Of course, its easier because you are just testing that the sky is orange after you made it orange by painting it with a specific kind of brush.
This is retrofitting tests (for self-assurance). Mocks are good but you should know how and when to use them - Like the saying goes 'When you have a hammer everything looks like a nail' It's also easy to write a whole load of unreadable and not-as-helpful-as-can-be tests. The time spent understanding what the test is about is time lost that can be used to fix broken ones.
And the point is:
Read Mocks aren't stubs - Martin Fowler if you haven't already. Google out some documented instances of good ModelViewPresenter patterned GUIs (Fake/Mock out the UIs if necessary).

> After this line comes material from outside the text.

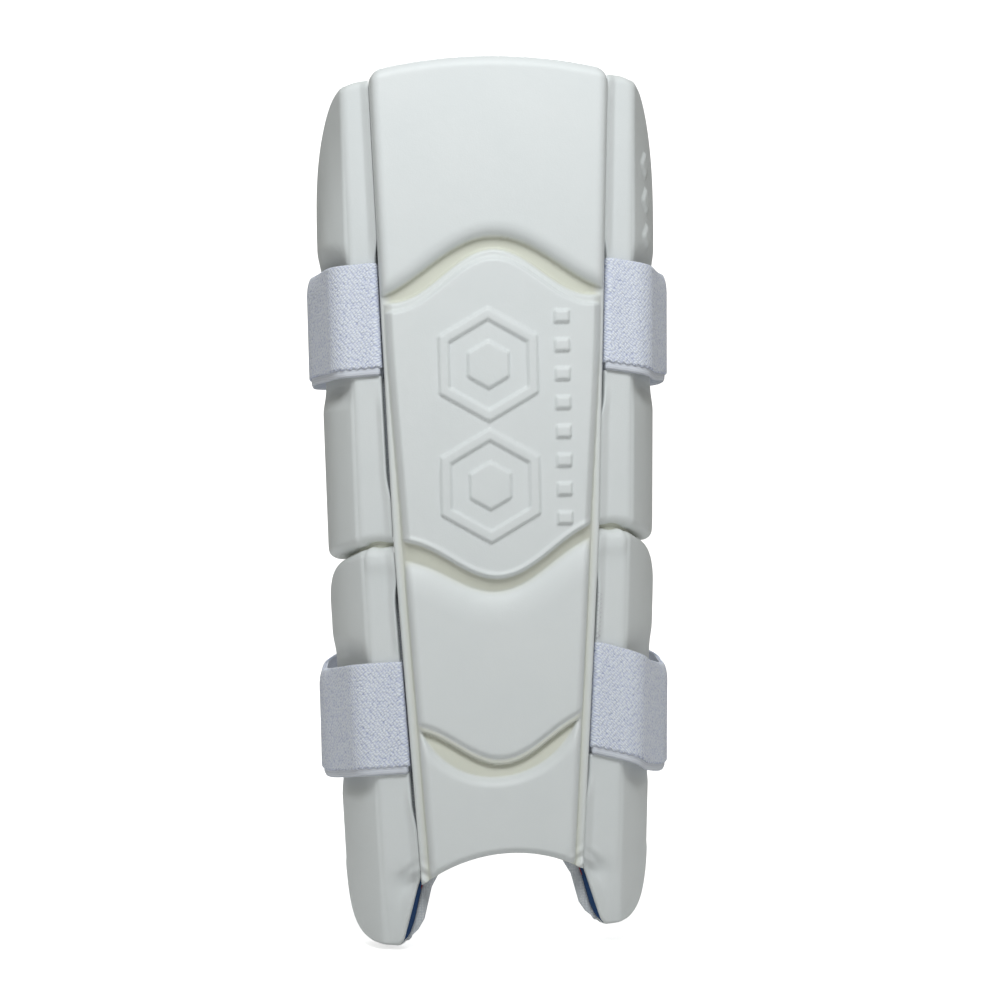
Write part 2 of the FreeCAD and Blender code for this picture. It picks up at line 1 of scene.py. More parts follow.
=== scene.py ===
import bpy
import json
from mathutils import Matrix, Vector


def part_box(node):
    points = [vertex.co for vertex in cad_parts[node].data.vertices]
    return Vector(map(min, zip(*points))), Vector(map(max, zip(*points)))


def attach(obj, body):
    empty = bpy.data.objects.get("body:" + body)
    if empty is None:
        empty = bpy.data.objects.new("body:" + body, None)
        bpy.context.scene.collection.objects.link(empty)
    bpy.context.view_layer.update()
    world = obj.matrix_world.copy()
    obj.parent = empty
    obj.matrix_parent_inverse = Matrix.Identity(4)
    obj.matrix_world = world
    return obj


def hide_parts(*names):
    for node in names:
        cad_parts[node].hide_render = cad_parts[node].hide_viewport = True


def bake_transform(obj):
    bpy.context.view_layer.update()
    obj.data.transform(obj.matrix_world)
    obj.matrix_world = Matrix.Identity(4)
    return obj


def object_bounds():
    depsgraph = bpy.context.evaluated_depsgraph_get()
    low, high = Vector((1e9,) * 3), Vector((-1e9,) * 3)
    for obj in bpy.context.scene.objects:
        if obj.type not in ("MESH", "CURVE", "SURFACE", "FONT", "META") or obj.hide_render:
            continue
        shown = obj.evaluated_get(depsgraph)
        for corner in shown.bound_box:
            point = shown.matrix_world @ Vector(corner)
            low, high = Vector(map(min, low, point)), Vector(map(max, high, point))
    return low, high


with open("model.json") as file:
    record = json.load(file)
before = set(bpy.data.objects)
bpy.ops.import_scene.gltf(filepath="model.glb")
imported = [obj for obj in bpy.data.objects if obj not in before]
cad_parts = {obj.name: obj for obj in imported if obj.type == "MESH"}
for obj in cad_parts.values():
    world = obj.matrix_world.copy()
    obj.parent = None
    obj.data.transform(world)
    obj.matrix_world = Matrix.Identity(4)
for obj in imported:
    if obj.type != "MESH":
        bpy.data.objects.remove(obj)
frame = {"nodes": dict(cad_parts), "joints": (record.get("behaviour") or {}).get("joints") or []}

Study your options and choose wisely. I'll play the guy with the halo on your left shoulder in white saying 'Don't do it.' Read this question as to my reasons - St. Justin is on your right shoulder. I believe he has also something to say:)
Unit tests are really useful when you refactor your code (ie. completely rewrite or move a module). As long as you have unit tests before you do the big changes, you'll have confidence that you havent forgotten to move or include something when you finish.
Please remember that TDD is not a panaceum. It's hard, it's supposed to be hard, and it's especially hard to write mocking tests "in advance".
So I would say - do what works for you. Even it's not "certified TDD". I do basically the same thing.
You may want to provide your own API for GUI that would sit between controller code and GUI library code. That could be easier to mock, or you can even add some testing hooks to it.
Last but not least, your code doesn't look too unreadable to me. Code using mocks is generally harder to understand. Fortunately in Python mocking is much easier and cleaner than i n other languages.